Le Premier ministre Benjamin Netanyahu, à droite, s’entretenant avec le chef de l’agence de renseignement du Mossad, David Barnea, au siège de Tsahal, à Tel Aviv, le 15 octobre 2023. (Crédit : Kobi Gideon/GPO)

Netanyahu peut bien se plaindre du travail de Barnea et Bar, mais eux, contrairement à Boehler, ne se bercent pas d’illusions sur les intentions génocidaires du Hamas.

Comme les officiers de Tsahal, ils sont convaincus qu’Israël aurait dû aller de l’avant avec l’accord et obtenir d’urgence la libération de tous les otages.

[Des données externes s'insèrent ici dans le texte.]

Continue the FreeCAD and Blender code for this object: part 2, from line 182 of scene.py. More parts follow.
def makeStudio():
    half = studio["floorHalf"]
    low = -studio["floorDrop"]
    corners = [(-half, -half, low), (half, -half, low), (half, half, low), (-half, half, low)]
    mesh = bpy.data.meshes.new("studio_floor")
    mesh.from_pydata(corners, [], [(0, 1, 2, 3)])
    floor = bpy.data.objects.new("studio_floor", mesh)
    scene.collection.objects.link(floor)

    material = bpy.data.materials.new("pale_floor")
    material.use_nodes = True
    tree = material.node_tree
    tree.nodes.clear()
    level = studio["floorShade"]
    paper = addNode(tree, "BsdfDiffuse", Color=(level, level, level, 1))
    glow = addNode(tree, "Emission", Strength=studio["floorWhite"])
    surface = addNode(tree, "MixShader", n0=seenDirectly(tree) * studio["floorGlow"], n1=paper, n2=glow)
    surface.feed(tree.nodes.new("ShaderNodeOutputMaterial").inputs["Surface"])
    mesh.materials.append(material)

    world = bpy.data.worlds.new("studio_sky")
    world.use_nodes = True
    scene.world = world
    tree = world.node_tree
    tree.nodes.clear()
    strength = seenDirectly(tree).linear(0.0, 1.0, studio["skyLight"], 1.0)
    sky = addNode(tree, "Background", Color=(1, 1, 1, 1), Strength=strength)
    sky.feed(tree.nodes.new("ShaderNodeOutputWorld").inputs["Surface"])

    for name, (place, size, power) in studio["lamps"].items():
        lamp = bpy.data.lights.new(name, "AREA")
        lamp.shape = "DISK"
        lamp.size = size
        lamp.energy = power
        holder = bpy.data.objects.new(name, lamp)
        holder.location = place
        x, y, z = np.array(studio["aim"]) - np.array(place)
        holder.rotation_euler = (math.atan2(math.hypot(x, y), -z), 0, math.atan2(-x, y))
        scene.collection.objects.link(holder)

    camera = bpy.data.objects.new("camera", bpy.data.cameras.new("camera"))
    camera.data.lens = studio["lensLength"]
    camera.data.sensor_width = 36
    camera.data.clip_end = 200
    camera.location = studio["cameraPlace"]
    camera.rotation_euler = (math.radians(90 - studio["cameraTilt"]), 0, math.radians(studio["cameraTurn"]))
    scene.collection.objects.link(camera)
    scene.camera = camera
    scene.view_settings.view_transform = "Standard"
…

Parce qu’ils savent que le Hamas finira inévitablement par violer le cessez-le-feu et que cela donnera à Israël une légitimité absolue pour reprendre la guerre, dans de meilleures conditions, une fois les otages en sécurité.

Le président américain Donald Trump s’exprimant aux côtés de l’ancienne otage Noa Argamani et de son envoyé Adam Boehler lors du défilé inaugural à l’intérieur de la Capital One Arena, à Washington, le 20 janvier 2025. (Crédit : Angela Weiss/AFP)

Aujourd’hui, Netanyahu a perdu le contrôle de la stratégie et de la tactique dans la bataille contre le Hamas – au profit d’un président américain qui a accueilli publiquement les otages libérés dans son bureau, a compris que le public israélien privilégiait massivement le retour du reste des otages plutôt que la reprise de la guerre, et a conclu qu’il pouvait mieux gérer la situation que Netanyahu.

Un président américain qui, espérons-le, soulagera bientôt le fardeau des négociations en se séparant d’un envoyé qui, après une tournée d’interviews incohérentes, a finalement dû préciser que le Hamas est « PAR DÉFINITION, une MAUVAISE PERSONNE ».